WASHINGTON, D.C. – Representatives Bob Latta, R-Bowling Green, and Robin Kelly (D-IL2) re-introduced the bipartisan Supporting Best Practices for Healthy Moms Act, a bill aimed at reducing maternal deaths in the United States. Senators Pat Toomey (R-PA) and Sherrod Brown (D-OH) introduced companion legislation in the U.S. Senate.
The Supporting Best Practices for Healthy Moms Act would help improve health outcomes for pregnant women enrolled in Medicaid by establishing best practices for maternal care providers and increasing information and resources to better monitor and treat at-risk pregnancies.
“I am proud to partner with Representatives Robin Kelly and Senators Pat Toomey and Sherrod Brown to lead bipartisan legislation that will make significant strides to help states and health care providers save the lives of expecting mothers,” Latta said. “The Centers for Disease Control and Prevention has determined that two-thirds of deaths during pregnancy and childbirth are preventable. We can and must do more so that no one else is losing their life during pregnancy and childbirth. The Supporting Best Practices for Healthy Moms Act will help save lives by ensuring all expecting mothers have the care and resources they need to have a safe pregnancy.”
“It’s clear that we can and must do more to protect mothers’ lives,” Kelly said. “The time has come for action, and the Supporting Best Practices for Healthy Moms Act is an important step. We’ve already lost too many mothers to this crisis. It’s incumbent upon us to honor their lives with meaningful legislation that will prevent another mother from needlessly dying or another family from being torn apart.”

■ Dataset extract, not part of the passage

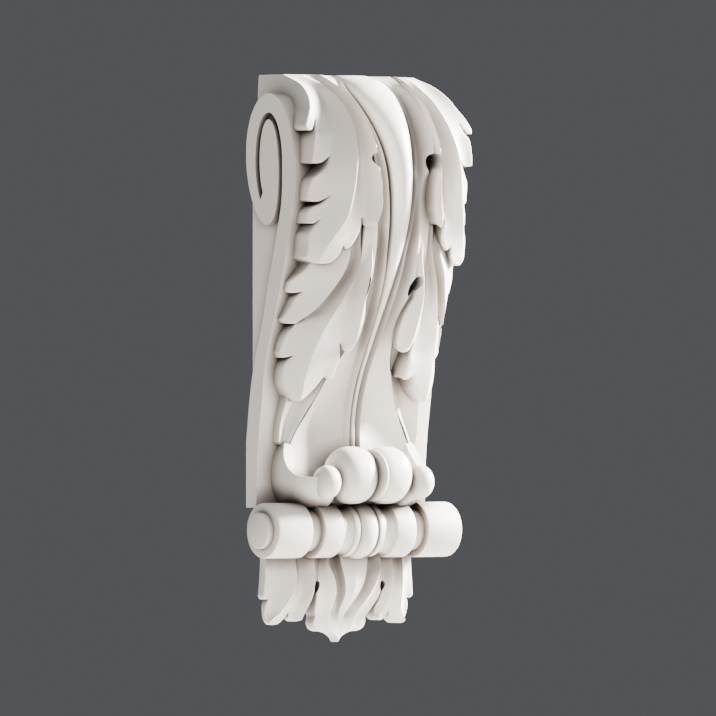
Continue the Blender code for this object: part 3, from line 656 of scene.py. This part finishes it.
def prism(name, outline, x_from, x_to):
    """Solid with the given outline (out, down) between two distances across."""
    outline = np.asarray(outline, float)
    n = len(outline)
    points = np.concatenate([place(x, outline[:, 0], outline[:, 1]) for x in (x_from, x_to)])
    faces = [list(range(n)), list(range(2 * n - 1, n - 1, -1))]
    faces += [[i, (i + 1) % n, (i + 1) % n + n, i + n] for i in range(n)]
    return make(name, points, faces)


def drill(name, edge, side, out_from, out_to):
    """Straight hole of the given front outline between two distances out."""
    outline = np.concatenate([curve(run, EDGE_SPACING) for run in edge])
    n = len(outline)
    points = np.concatenate([place(side * outline[:, 0], out, outline[:, 1])
                             for out in (out_from, out_to)])
    return make(name, points, [list(range(n))] + walls(range(n), n))


def volute(side_reach, tall_reach, first, last, count):
    """Spiral whose reach is eased from one quarter turn to the next; angles in degrees."""
    turn = np.linspace(first, last, count)
    a = smooth(turn, np.stack([180.0 * np.arange(len(side_reach)), side_reach], 1))
    b = smooth(turn, np.stack([90 + 180.0 * np.arange(len(tall_reach)), tall_reach], 1))
    angle = np.radians(turn)
    return np.stack([VOLUTE_CENTRE[0] + a * np.cos(angle),
                     VOLUTE_CENTRE[1] - b * np.sin(angle)], 1)


def ellipsoid(name, centre, reach, fullness=2.0, rings=41, facets=72):
    """Rounded body with a separate reach across, out and down: |x|^n + |r|^n = 1."""
    lat = np.linspace(0, np.pi, rings + 1)[:, None]
    lon = np.linspace(0, 2 * np.pi, facets, endpoint=False)[None]
    power = 2 / fullness
    along = np.sign(np.cos(lat)) * np.abs(np.cos(lat)) ** power
    round_ = np.sin(lat) ** power
    grid = place(centre[0] + reach[0] * along + 0 * lon,
                 centre[1] + reach[1] * round_ * np.cos(lon),
                 centre[2] + reach[2] * round_ * np.sin(lon))
    return make(name, grid, grid_faces(rings + 1, facets, close=True))


def turned(name, turning, half_length, radius, out, down, facets=128):
    """Solid of revolution along X, mirrored about the middle."""
    profile = np.array(turning)
    profile = np.concatenate([profile[:0:-1] * [-1, 1], profile]) * [half_length, radius]
    profile = np.concatenate([[[profile[0, 0], 0]], profile, [[profile[-1, 0], 0]]])
    angle = np.linspace(0, 2 * np.pi, facets, endpoint=False)[None]
    centre = place(0, out, down)
    grid = np.stack([profile[:, :1] + 0 * angle, centre[1] + profile[:, 1:] * np.cos(angle),
                     centre[2] + profile[:, 1:] * np.sin(angle)], -1)
    return make(name, grid, grid_faces(len(profile), facets, close=True))


def combine(target, other, operation="UNION"):
    """Boolean of two objects; the second is removed."""
    cut = target.modifiers.new(operation.lower(), "BOOLEAN")
    cut.operation = operation
    cut.object = other
    cut.solver = "MANIFOLD"
    evaluated = target.evaluated_get(bpy.context.evaluated_depsgraph_get())
    mesh = bpy.data.meshes.new_from_object(evaluated)
    target.modifiers.clear()
    old = target.data
    target.data = mesh
    bpy.data.meshes.remove(old)
    bpy.data.objects.remove(other, do_unlink=True)
    return target


def smoothed(body):
    """Shades a body smooth but for its sharp edges."""
    body.data.shade_smooth()
    body.data.set_sharp_from_angle(angle=np.radians(SHARP_ANGLE))
    return body


def merge(name, pieces):
    """One closed body from many, cut flat at the top and at the wall."""
    body = pieces[0]
    for piece in pieces[1:]:
        combine(body, piece)
    combine(body, block("above", ALL_ACROSS, (BEHIND_ALL, AHEAD_OF_ALL), (20, TOP_STEP)),
            "DIFFERENCE")
    combine(body, block("behind", ALL_ACROSS, (BEHIND_ALL, 0), (10, BELOW_ALL)), "DIFFERENCE")
    body.name = name
    body.data.name = name
    return smoothed(body)


def block(name, x, out, down):
    """Box from pairs of limits in steps."""
    corners = [[out[0], down[0]], [out[1], down[0]], [out[1], down[1]], [out[0], down[1]]]
    return prism(name, corners, x[0], x[1])


def finish_piece(obj, material):
    """Gives a piece its material and ties it to the frame."""
    obj.data.materials.clear()
    obj.data.materials.append(material)
    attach(obj, "root")
    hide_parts("corbel")


def body_outline(down_to):
    """Front of the ribbon from its foot up and over the top of the volute."""
    down = np.linspace(RIBBON_FRONT[0, 0], down_to, 60)[:0:-1]
    front = np.stack([smooth(down, RIBBON_FRONT), down], 1)
    return front, volute(EDGE_SIDE, EDGE_TALL, 0, 180, 60)


def side_pocket(name, side, core_half):
    """What is cut from a side: the spiral groove and the recess behind the ribbon."""
    groove = volute(GROOVE_SIDE, GROOVE_TALL, 0, GROOVE_END_TURN, 70)
    scroll = volute(EDGE_SIDE, EDGE_TALL, SCROLL_FROM_TURN, EDGE_END_TURN, 110)[::-1]
    down = np.linspace(RIBBON_BACK[0, 0], RIBBON_BACK[-1, 0], 60)[::-1]
    back = np.stack([smooth(down, RIBBON_BACK), down], 1)
    outline = np.concatenate([[[-9, RIBBON_BACK[-1, 0]]], back, groove, scroll,
                              [[-9, scroll[-1, 1]]]])
    return prism(name, outline, side * core_half, side * (STEPS_HALF_WIDE + 9))


def console():
    """S-shaped body over the full width, with its volutes and side recesses cut in."""
    core_half = STEPS_HALF_WIDE - bpy.context.scene.corbel_sizes.side_recess / scale()[0]
    front, over = body_outline(CONSOLE_FOOT)
    outline = np.concatenate([front, over, [CONSOLE_BACK, [CONSOLE_BACK[0], CONSOLE_FOOT]]])
    body = prism("console", outline, -STEPS_HALF_WIDE, STEPS_HALF_WIDE)
    for side in (-1, 1):
        combine(body, side_pocket("pocket", side, core_half), "DIFFERENCE")
    return merge("console", [body, block("foot", (-FOOT_BLOCK_HALF, FOOT_BLOCK_HALF),
                                         (HIDDEN_STEP, FOOT_BLOCK_FRONT), FOOT_BLOCK_DOWN)])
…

The bill would establish best practices for all Medicaid-covered maternal care providers and clinicians to better screen, monitor and treat at-risk pregnancies. Studies have shown that pregnant women on Medicaid are more likely to experience higher rates of severe maternal morbidity and morality than pregnant women with private health insurance. Medicaid beneficiaries — overrepresented by low-income communities and people of color — experience higher rates of chronic illnesses and are at higher risk of adverse health outcomes.
The act would also create a diverse, representative National Advisory Committee on Reducing Maternal Deaths to:
· Establish best practices for all Medicaid-covered maternal care providers and clinicians to screen, monitor, and treat at-risk pregnancies;
· Generate culturally competent materials to help inform pregnant women of potential risks during pregnancy, birth, and postpartum; and
· Identify best practice for tracking maternal mortality and severe maternal morbidity trends.
The Supporting Best Practices for Healthy Moms Act would also require a report informing Congress on policies that may assist states in reducing maternal deaths.
Each year, 700 to 900 American mothers die from pregnancy-related complications. As with nearly all health disparities, women of color, especially Black and Native American moms, bear the burden of this crisis. Nationally, Black mothers die at 3 to 4 times the rate of white mothers.